Einer ihrer Kollegen der ersten Stunde war auch Gustav Brand (SPD) aus Arnshausen, der am Tag der Feierstunde im Alter von 89 Jahren verstorben ist, wie 3. Bürgermeister Thomas Leiner (CSU) in seiner Begrüßung die Festgäste wissen ließ. Gemeinsam gedachte man dieses engagierten Politikers, der 30 Jahre lang dem Bad Kissinger Stadtrat angehört hatte.

„Vor 50 Jahren ging ein frischer Wind durch das Land Bayern“, meinte stellvertretender Landrat Emil Müller (CSU). „Die Gebietsreform war ein mutiges Anliegen, eine richtige Herkulesaufgabe.“ Denn im Gegensatz zur Stadt Bad Kissingen „mit ihren geborenen Strukturen, die sich zur Vereinigung aufdrängten, durch die alle Stadtteile profitierten“, stießen die Verantwortlichen in den drei Altlandkreisen auf erbitterten Widerstand einiger Gemeinden, was in solchen Fällen schließlich im Jahr 1978 zur Zwangseingemeindung führte. Die Reform war nach Müllers Meinung ein „notwendiges Erfolgsmodell“, denn „die Herausforderungen von heute wären mit damaligen Verwaltungsstrukturen gar nicht zu bewältigen gewesen“. Ob die heutige Struktur allerdings auch in weiterer Zukunft Bestand haben wird, muss sich noch erweisen. Die Aufgaben würden jedenfalls immer umfassender.

Einen Blick in die Zukunft wagte Oberbürgermeister Dirk Vogel (SPD). „Doch bevor man in die Zukunft schaut, ist es wichtig, objektiv zu wissen, wo man steht.“ Denn mit „Stimmung“ werde allzu oft Politik gemacht. Häufig würden „kritische Meinungsäußerungen einzelner Menschen, die zufällig, mittlerweile auch häufig vorsätzlich interviewt werden“, hervorgehoben oder verallgemeinert, meinte er mit Blick auf die Medien.
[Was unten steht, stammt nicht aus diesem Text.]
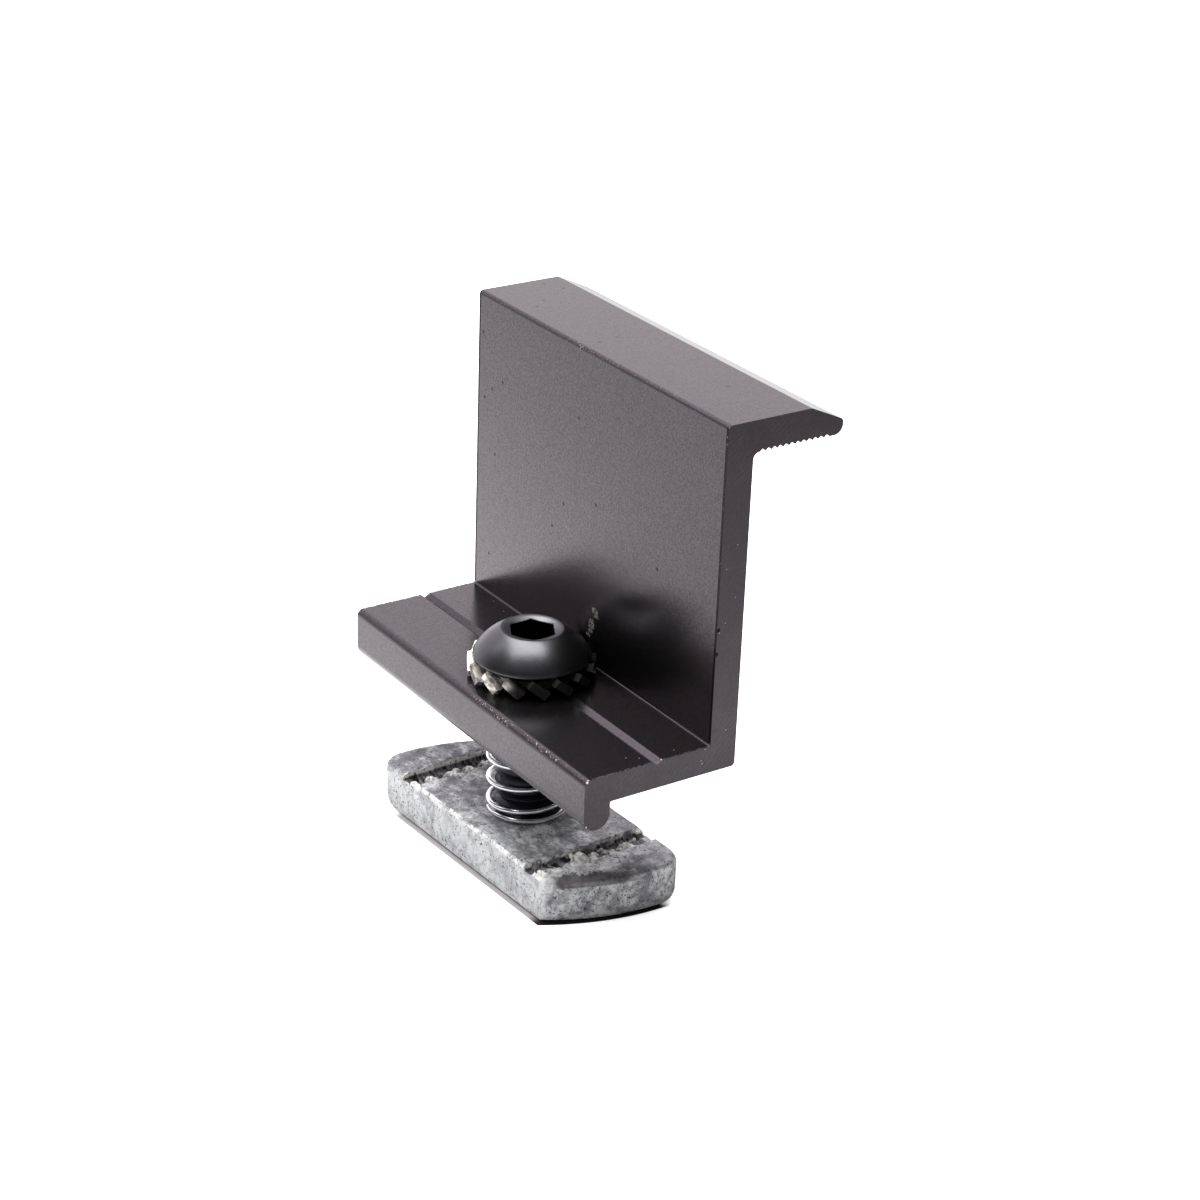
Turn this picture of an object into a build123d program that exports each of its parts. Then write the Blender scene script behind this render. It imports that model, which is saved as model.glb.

Oder die Anzahl der Likes bei Facebook-Posts würden als Indikator gewertet. Es sei heute deshalb schwieriger geworden einzuschätzen, „was die Mehrheit wirklich denkt – auch in Bad Kissingen“.

Als objektive Antwort auf diese Frage präsentierte der Oberbürgermeister aktuelle Ergebnisse einer von ihm veranlassten und Anfang Juni vom Pragma Institut (Reutlingen) durchgeführten Befragung von 263 Bürgerinnen und Bürgern, repräsentativ nach Alter, Geschlecht, Bildung und Ortsteilen verteilt. Danach stimmen 86 Prozent der Befragten zu, dass man in Bad Kissingen gut leben könne. „Ich bin ein Kissinger/eine Kissingerin“ meinen 70 Prozent. Während 62 Prozent der Befragten glauben, manches habe sich in vergangenen Jahren in der Stadt verschlechtert, erwarten dies allerdings nur elf Prozent für die Zukunft Bad Kissingens. Als Gründe für diesen Zukunftsoptimismus wurden die wachsende Bekanntheit der Stadt und neue Chancen nach Verleihung des Welterbe-Titels genannt. Angesichts solcher positiven Umfrage-Ergebnisse meinte der Oberbürgermeister mit Blick auf die Stadtverwaltung: „Man darf kritisch mit uns sein, aber nicht überkritisch.“ Er werde jedenfalls seinen Teil dazu beitragen, „dass wir in eine gute Zukunft steuern“, und war sicher: „Die Bevölkerung ist auf unserer Seite.“

Abschließend verwies Kulturreferent Peter Weidisch auf eine Textsammlung zum 50. Jahrestag der Gebietsreform, die ab sofort auf www.badkissingen.de/gebietsreform abrufbar ist. Darin blicken die Autoren Thomas Ahnert und Peter Weidisch auf 50 Jahre zurück, während Oberbürgermeister Dr. Dirk Vogel in seinem Beitrag die Ergebnisse der Bürgerbefragung zusammenfasst. Eberhard Gräf erinnert an die aufreibenden Vorbereitungen zur Gebietsreform und die Altstadträte Funck und Wacker nehmen als deren Zeitzeugen dazu Stellung. Ein „Schmankerl“ ist das Interview von Thomas Ahnert mit „Dreggsagg“ Michl Müller, der als gebürtiger Garitzer noch immer behauptet, das Autokennzeichen „KG“ bedeute in Wahrheit „Königreich Garitz“.